Caretaker SIL now treats him like a one-year-old child. His communications are fragmented, bizarre, and confused. She has said this is their last summer here. After this, they will remain at her home, where she has access to closer medical facilities for veterans, and he is more calm than when he is in the house he built for his family.
Since we are no longer living nearby, Caretaker SIL was finding her life isolated--she could not leave FIL even for a short time. She would hire nearby great-grandsons to grandpa-sit so she could go to the grocery store. Eventually another, cheerful SIL, who with her husband had been living in Hawaii, came back and are living with Caretaker SIL while Cheerful SIL's husband takes care of his aging parents not far away. They will live in the farmhouse until they find a place for his parents to stay, and find and buy a home of their own. We are thankful for them. They share the burden of grandpa-sitting, and are a welcome, happy, adult-conversation addition to an otherwise grim and infantile farmhouse.
FIL's last and only activity is gardening. He did not plant the garden in the large back yard--the Mexican hired men did. He thinks it is his. He goes out and hoes and comes back in, exhausted for a couple of days. But it is all he has left of a life that no longer makes sense to him.
When the green tomatoes started coming on, he started picking them without allowing them to ripen. Buckets and buckets of tomatoes. He put them on the floor to ripen, as he did in years past when the green tomatoes were picked at the end of the season so they could ripen inside when the weather got too cold. Eventually he realized somehow that they were not ripening, and spread them all outside on the side of the gravel driveway, in the sun. A few are getting mushy orange.
Then he got the idea that he needed to plant tomatoes in July. So he hoed a row and set water in it, and planted the green tomatoes in it.
He picked so many buckets of green tomatoes that finally Caretaker SIL will not let him back in the garden, at all, so that the tomatoes can ripen for the ones who planted them. It is a sad end to one of the only things he has been good at, in his life.
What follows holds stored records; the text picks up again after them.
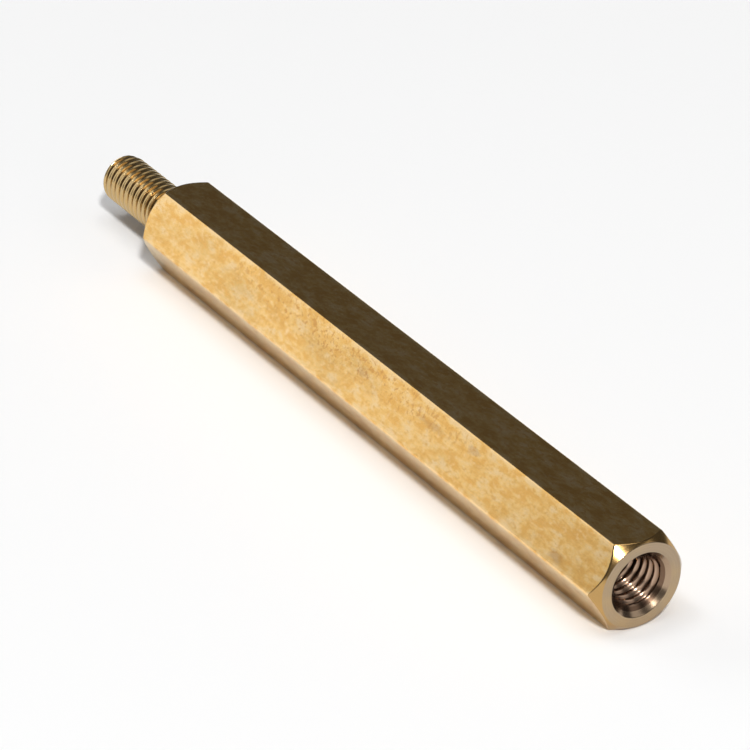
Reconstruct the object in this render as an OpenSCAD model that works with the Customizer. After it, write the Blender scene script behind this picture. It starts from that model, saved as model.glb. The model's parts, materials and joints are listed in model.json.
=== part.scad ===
// Male-female hex standoff, turned in one piece from drawn hexagonal brass bar.
// It lies on one of its flats. The origin is on the axis, in the plane of the shoulder
// that the stud stands out of. +X runs along the axis to the tapped end, and +Z is up.
// The stud is its thread's crest cylinder and the hole is the tapping drill's bore.

/* [Hexagonal body] */
// Length of the body, from the shoulder to the tapped end
body_length = 45; // [20:0.5:100]
// Width of the bar across two opposite flats
across_flats = 5; // [4:0.1:8]
// Radius of the bar's drawn corners
corner_radius = 0.15; // [0.05:0.05:0.3]
// How far the end faces' edges lie inside the flats
chamfer_inset = 0.12; // [0.02:0.02:0.3]
// Angle of the turned end chamfers, from the end face
chamfer_angle = 50; // [20:1:60]

/* [Thread] */
// Nominal diameter of the thread, inside and outside
thread_diameter = 3; // [2.5:0.1:3.6]
// Pitch of the thread
thread_pitch = 0.5; // [0.4:0.05:0.6]

/* [Stud] */
// Length of the stud, from the shoulder to its tip
stud_length = 7; // [4:0.1:12]
// How far the stud's crests lie under the nominal diameter
stud_allowance = 0.06; // [0.02:0.01:0.1]
// Height of the chamfer on the stud's tip, at 45 degrees
tip_chamfer = 0.45; // [0.1:0.05:0.7]

/* [Tapped hole] */
// Depth of the drilled hole to the end of its round wall
drill_depth = 12; // [6:0.5:15]
// Included angle of the drill's point
drill_point_angle = 118; // [90:1:140]
// How far the countersink's rim lies outside the thread, on the radius
countersink_margin = 0.35; // [0.05:0.05:0.4]
// Included angle of the countersink
countersink_angle = 90; // [60:1:120]

/* [Hidden] */
round_sides = 96;
corner_sides = 32;
overrun = 1;

// Bar
flat_radius = across_flats / 2;
corner_reach = flat_radius / cos(30);
corner_centre = corner_reach - corner_radius / cos(30);

// Ends
end_face_radius = flat_radius - chamfer_inset;
chamfer_depth = (corner_reach - end_face_radius) * tan(chamfer_angle);

// Hole and stud
bore_radius = (thread_diameter - thread_pitch) / 2;
point_depth = bore_radius / tan(drill_point_angle / 2);
countersink_radius = thread_diameter / 2 + countersink_margin;
countersink_depth = (countersink_radius - bore_radius) / tan(countersink_angle / 2);
stud_radius = (thread_diameter - stud_allowance) / 2;

// The bar's section: a hexagon with its corners rounded, and two of its flats level
module bar_section() {
    polygon([
        for (corner = [0:60:300], side = [-30, 30])
            corner_centre * [cos(corner), sin(corner)]
                + corner_radius * [cos(corner + side), sin(corner + side)]
    ]);
    for (corner = [0:60:300])
        rotate(corner)
            translate([corner_centre, 0])
                circle(r = corner_radius, $fn = corner_sides);
}

// The turned outline that cuts both ends' chamfers across the bar's corners
module chamfer_outline() {
    reach = corner_reach + overrun;
    flare = overrun * tan(chamfer_angle);
    polygon([
        [0, 0],
        [end_face_radius, 0],
        [reach, chamfer_depth + flare],
        [reach, body_length - chamfer_depth - flare],
        [end_face_radius, body_length],
        [0, body_length]
    ]);
}

// Half section of the drilled and countersunk hole, with its mouth at the tapped end
module hole_outline() {
    mouth = body_length;
    rim = (countersink_radius - bore_radius) * overrun / countersink_depth;
    polygon([
        [0, mouth - drill_depth - point_depth],
        [bore_radius, mouth - drill_depth],
        [bore_radius, mouth - countersink_depth],
        [countersink_radius + rim, mouth + overrun],
        [0, mouth + overrun]
    ]);
}

// Half section of the stud, which runs a little way into the body
module stud_outline() {
    polygon([
        [0, overrun],
        [stud_radius, overrun],
        [stud_radius, tip_chamfer - stud_length],
        [stud_radius - tip_chamfer, -stud_length],
        [0, -stud_length]
    ]);
}

module standoff() {
    color([0.71, 0.56, 0.33])
        rotate([0, 90, 0]) {
            difference() {
                intersection() {
                    linear_extrude(height = body_length)
                        rotate(90) bar_section();
                    rotate_extrude($fn = round_sides) chamfer_outline();
                }
                rotate_extrude($fn = round_sides) hole_outline();
            }
            rotate_extrude($fn = round_sides) stud_outline();
        }
}

standoff();
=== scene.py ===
import json
import math

import bpy
from mathutils import Matrix, Vector


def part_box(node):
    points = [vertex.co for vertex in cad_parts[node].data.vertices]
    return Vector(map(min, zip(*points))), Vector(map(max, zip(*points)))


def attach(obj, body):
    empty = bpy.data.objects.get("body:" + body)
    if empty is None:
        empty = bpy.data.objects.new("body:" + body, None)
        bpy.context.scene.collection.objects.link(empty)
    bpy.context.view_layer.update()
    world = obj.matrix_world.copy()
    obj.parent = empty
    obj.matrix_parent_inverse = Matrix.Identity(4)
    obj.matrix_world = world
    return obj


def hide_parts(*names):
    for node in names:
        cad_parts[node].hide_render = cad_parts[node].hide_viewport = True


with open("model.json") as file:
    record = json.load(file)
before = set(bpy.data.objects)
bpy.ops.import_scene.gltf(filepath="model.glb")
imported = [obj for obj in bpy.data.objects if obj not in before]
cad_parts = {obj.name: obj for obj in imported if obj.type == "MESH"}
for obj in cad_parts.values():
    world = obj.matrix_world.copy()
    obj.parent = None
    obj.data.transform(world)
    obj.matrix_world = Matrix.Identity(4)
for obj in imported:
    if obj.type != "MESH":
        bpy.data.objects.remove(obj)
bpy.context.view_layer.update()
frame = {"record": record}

# A hex standoff in drawn brass: threaded stud at -X, tapped hole at +X, lying on one flat.
low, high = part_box("standoff")
middle = (low + high) / 2
mounts = {mount["name"]: mount for mount in frame["record"]["mounts"]}
millimetre = 0.001
scene = bpy.context.scene


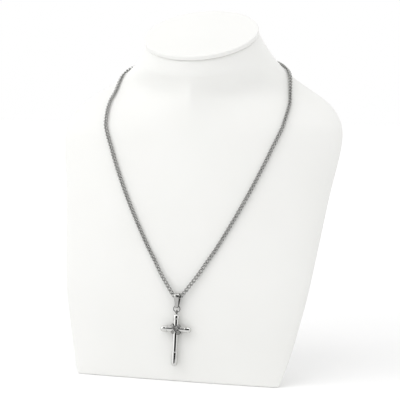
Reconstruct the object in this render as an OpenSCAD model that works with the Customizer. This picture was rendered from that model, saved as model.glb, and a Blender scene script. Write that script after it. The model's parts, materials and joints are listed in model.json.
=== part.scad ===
// Cross necklace on a plain neck bust. Millimetres, +Z up, the chest faces -Y.
// The origin is on the table, at the middle of the whole outline.

/* [Chain] */
// Wire of the chain's links
wire_d = 0.85; // [0.8:0.01:0.87]
// Radius of a link's round end, to the middle of its wire
link_end_r = 1.3; // [1.28:0.01:1.32]
// Distance from one link to the next where the chain lies straight
pitch = 3.07; // [3.02:0.01:3.1]
// Distance from one link to the next at the turn in the bail, before the turn is eased
turn_pitch = 3.15; // [3.1:0.01:3.2]
// Air between the chain and what it lies on
chain_gap = 0.3; // [0.2:0.05:0.6]

/* [Cross] */
// Length of the cross from its round top to its foot
cross_h = 41; // [38:0.1:44]
// Width across the arms
cross_w = 25.2; // [22:0.1:30]
// Distance from the round top down to the middle of the arms
arms_down = 12.1; // [11:0.1:14]
// Diameter of the plain rods
rod_d = 4.2; // [3.8:0.1:4.4]
// Diameter of the end caps
cap_d = 4.9; // [4.8:0.1:5.4]
// Length of the cap on the foot
foot_cap = 11.5; // [8:0.1:14]
// Length of the cap on the head
head_cap = 4.5; // [4:0.1:5.5]
// Length of the cap on each arm
arm_cap = 5.6; // [4:0.1:6]
// Width of each crossed band
band_w = 2.3; // [1.8:0.1:2.4]
// Thickness of a crossed band
band_t = 0.5; // [0.4:0.05:0.6]

/* [Bail and ring] */
// Outside radius of the bail's round top
bail_r = 3.1; // [3:0.05:3.3]
// Thickness of the bail's strap
strap_t = 0.65; // [0.5:0.05:0.7]
// Height of the bail
bail_h = 11.8; // [11.7:0.1:12.4]
// Width of the bail at its top
bail_top_w = 4.1; // [4:0.1:4.3]
// Width of the bail at its foot
bail_foot_w = 2.2; // [2:0.1:2.3]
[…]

Caretaker SIL has needed breaks from him, since she oversees every aspect of his life, and he is wearying to care for. She came to our house for five days (when he first began picking buckets of green tomatoes under the care of Cheerful SIL's husband), and she has been gone for a week at the youngest sister's house, resting up before her father's last journey to her home. She had been talking to my husband about the possible need for him to be placed in memory care, especially when he can no longer go to the bathroom by himself. We were looking at memory care facilities in our area and were planning on making applications for the eventuality. But then she dropped the idea, and started talking about arrangements for cremating him when he dies.
Caretaker SIL's daughter took care of my MIL, my husband's mother, when she was dying of cancer. This granddaughter is a worker in geriatric care, and knows the signs of losing grip on life.
The hospice guide she uses is http://www.dignitycare.com/wordpress/wp-content/uploads/When-Death-is-Near.pdf Although he is physically strong, stroke has felled several of his otherwise-healthy siblings. I believe small strokes have affected him over the last several years. He speaks of "going home," which might mean going back to Caretaker SIL's home, although he lives on the farm more than half the year, and has lived there over 60 years. The hospice guide says that this may be symbolic language, of going home, not anywhere on earth.
Cheerful SIL, after observing the care her sister takes of her father, thinks she should be paid a million dollars after he dies. I do too.